Similar to domestic support subsidies, developing countries are not allowed to increase their negligible
level of export subsidies while developed countries are allowed to maintain 64 per cent of their
subsidy outlays on the base level. Consequently, agriculture imports from developed countries are
available at much below the market price in the domestic economy. Human Development Report
(1997) reviewing this problem mentions : “According to the OECD, the per capita transfer to US
farmers amounted to $ 29,000 in 1995. In the main maize producing areas of Mindanao and Cagayen
Valley, the average per capita income amount to less than $ 300. So each US farmer receives in subsidies
roughly 100 times the income of a maize farmer in Philippines.”
“In the real world, as distinct from the imaginary or inhabited by free traders, survival in agricultural
markets depends less on comparative cost advantage than on comparative access to subsidies.
Liberalising local food markets in the face of unequal competition is not a prescription for improving
efficiency, but a recipe for the destruction of livelihood.”
“Implementation of the Uruguay Round agriculture agreement over the next five years will not
materially change the picture... Agriculture remains the only area in which export dumping is accepted
as a legitimate trade practice.”
Earlier, Indian agricultural prices were lower than international prices mostly. But as a result of the
heavy subsidization of agricultural exports by developed countries, the situation undertook a
dramatic about-turn. The Indian farmers have been put to serious disadvantage. The phenomenon
of farmers suicides and the growing unrest in several states because of the distress of farmers
specialising in agricultural commodities and their exports is a very serious human problem.
Has the Situation Changed after Doha ?
Doha Ministerial (2001) forced the developed countries to consider issues of implementation before
undertaking consideration of new issues. Developed countries agreed to discuss the issues related
with implementation. It was also felt that developed countries should reduce tariffs and also remove
non-tariff barriers. But did the situation change thereafter ? It would be relevant to quote the findings
of the Human Development Report (2003) in this regard.
“The most important expectation of poor countries in the Uruguay Round of international trade
negotiations (1986-94) was that rich countries would open their markets in these two sectors
(Agriculture and Textiles). But the results have been largely disappointing. Protection in most rich
countries remains extremely high, through a variety of instruments.”

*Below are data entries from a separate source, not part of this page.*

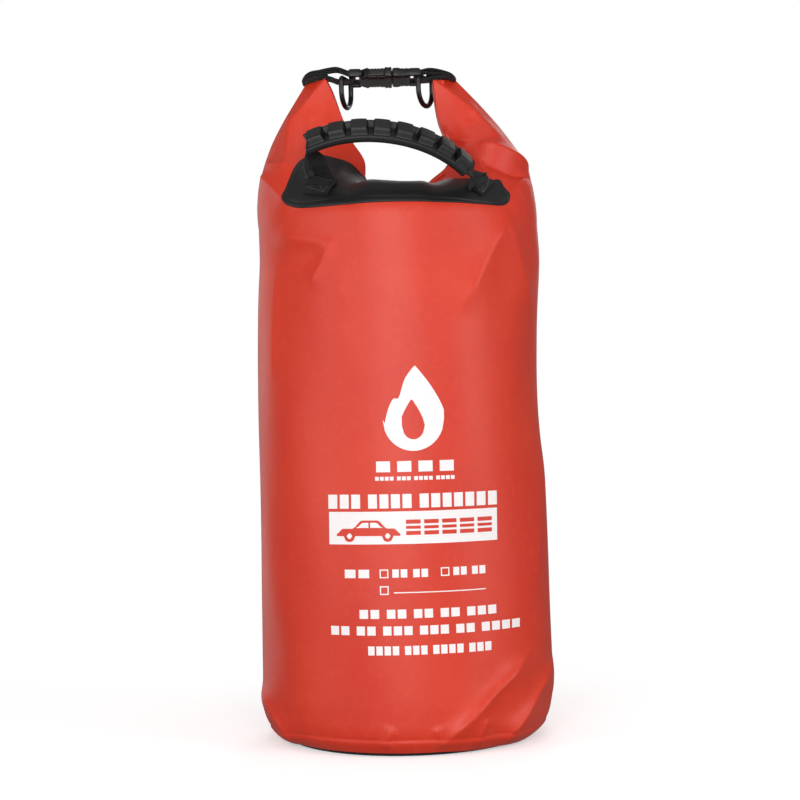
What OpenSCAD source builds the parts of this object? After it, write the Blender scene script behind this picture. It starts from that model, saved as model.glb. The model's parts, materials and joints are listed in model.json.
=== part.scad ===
// Roll-top carry bag of coated cloth with a folded car fire blanket inside.
// Millimetres, +Z up, front towards -Y, origin at the centre of the base's underside.

/* [Bag] */
// Outer radius of the filled bag
bag_r = 119; // [110:1:130]
// Thickness of the coated cloth
skin_t = 0.9; // [0.6:0.1:1.2]
// Height of the straight tube above the base
tube_h = 446; // [420:1:470]
// Height of the doubled, welded hem at the foot
hem_h = 13; // [8:1:20]
// Thickness of the base disc
base_t = 1.4; // [1:0.1:2]

/* [Rolled mouth] */
// Width of the flat roll, front to back
roll_w = 26; // [22:1:30]
// Thickness of the flat roll
roll_t = 12; // [10:1:14]
// Width of the stiffening strip inside the roll
strip_w = 20; // [16:1:22]
// Thickness of the stiffening strip
strip_t = 1.2; // [0.8:0.1:1.6]

/* [Top arms] */
// Sideways place of the middle of the buckle
mid_x = -8; // [-12:1:0]
// Distance of each arm's pivot from the middle of the buckle
pivot_x = 65; // [62:1:68]
// Height of the arms' pivots
pivot_z = 455; // [454:1:457]
// Radius of the shoulder fold that each arm turns on
fold_r = 24; // [20:1:24]
// Front-to-back length of the shoulder fold
fold_w = 84; // [60:1:100]

/* [Webbing] */
// Width of the webbing
web_w = 25; // [25:1:26]
// Thickness of the webbing
web_t = 1.3; // [1.1:0.1:1.4]

/* [Buckle] */
// Distance between the two webbing bars of the closed buckle
buckle_l = 56; // [56:1:58]
// Width of the buckle
buckle_w = 33; // [32:1:34]
// Thickness of the buckle
buckle_t = 10; // [9:0.5:11]
// Height of the buckle's middle plane
buckle_z = 551.5; // [551:0.5:552]
// Radius of the webbing bars
bar_r = 2; // [1.8:0.1:2.1]
// Wall of the socket
socket_wall = 1.6; // [1.4:0.1:1.8]

/* [Rings] */
// Radius of the ring's rod
rod_r = 2; // [1.8:0.1:2.1]
// Distance between the middles of the ring's two legs
ring_w = 30; // [30:1:32]
// Length of the ring's straight legs
leg_l = 10; // [8:1:12]

/* [Handle] */
// Radius of the grip's curve, at the webbing
grip_r = 95; // [90:1:100]
// Width of the grip
grip_w = 28; // [28:1:32]
// Number of ribs along the grip
rib_n = 8; // [6:1:9]
// Height of the ribs
rib_h = 6; // [4:0.5:7]
// How far the handle leans forward from upright
lean = 25; // [15:1:35]

/* [Blanket] */
// Radius of the folded and rolled blanket
blanket_r = 106; // [90:1:112]
// Height of the rolled blanket
blanket_h = 410; // [380:1:420]

/* [Hidden] */
$fn = 64;

red = "#d63a2c";
black = "#1c1c1e";
white = "#f6f2f2";
gap = 0.3;                          // air between soft pieces that lie on each other
dome_h = 6;                         // height of the rounded edge above the tube
top_z = tube_h + dome_h;            // flat top of the bag under the roll
left_pivot = [mid_x - pivot_x, pivot_z];
right_pivot = [mid_x + pivot_x, pivot_z];
left_bar = [mid_x - buckle_l / 2, buckle_z];
right_bar = [mid_x + buckle_l / 2, buckle_z];
web_gap = 0.3;                      // running gap between a bar and the webbing round it
ring_drop = 1.5;                    // how far a ring's bar hangs below the buckle's middle
ring_step = 7;                      // from a buckle bar to the ring's bar beside it
left_ring_bar = left_bar + [-ring_step, -ring_drop];
right_ring_bar = right_bar + [ring_step, -ring_drop];

// Inner edges of the two arms, from the foot to the tip, in the X-Z plane
left_edge = [[-38, 481], [-57, 547]];
right_edge = [[46, 481], [32, 545]];

// ---- helpers -------------------------------------------------------------------

// points along an arc in a plane, from angle a0 to angle a1
function arc(c, r, a0, a1, n) =
    [for (i = [0:n]) let (a = a0 + (a1 - a0) * i / n) c + r * [cos(a), sin(a)]];

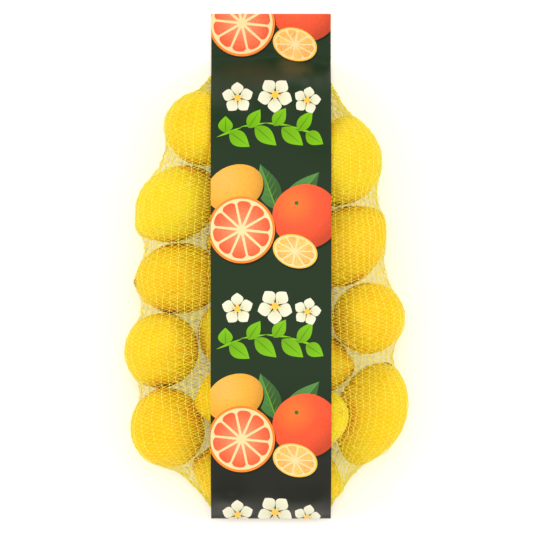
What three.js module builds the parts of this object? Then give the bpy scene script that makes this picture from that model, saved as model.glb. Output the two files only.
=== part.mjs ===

Creating Fairer Markets in Agriculture Sector
Although earlier rules of GATT did apply to agriculture trade, they contained loopholes. Some
developed countries protected their costly and inefficient production of temperate zone agricultural
products (e.g., wheat and other grains, meat, and dairy products) by imposing quantitative restrictions
and variable levies on imports in addition to the high import tariffs. This level of protection often
resulted in increased domestic production which, because of high prices, could be disposed off in the
international markets only under subsidy. Such subsidized sales depressed international market prices
of such agro-products. Providing subsidies by developed countries also led to taking away of
legitimated market share of competitive producers, mainly low income countries in the agro sector.
As a result, international trade in agriculture became highly ’distorted’, especially with the use of
export subsidies which would not normally have been allowed for industrial products. Trade is
termed as ‘distorted’ if prices are higher or lower than normal, and if quantities produced, bought,
and sold are also higher or lower than normal of the levels that usually exist in a competitive market.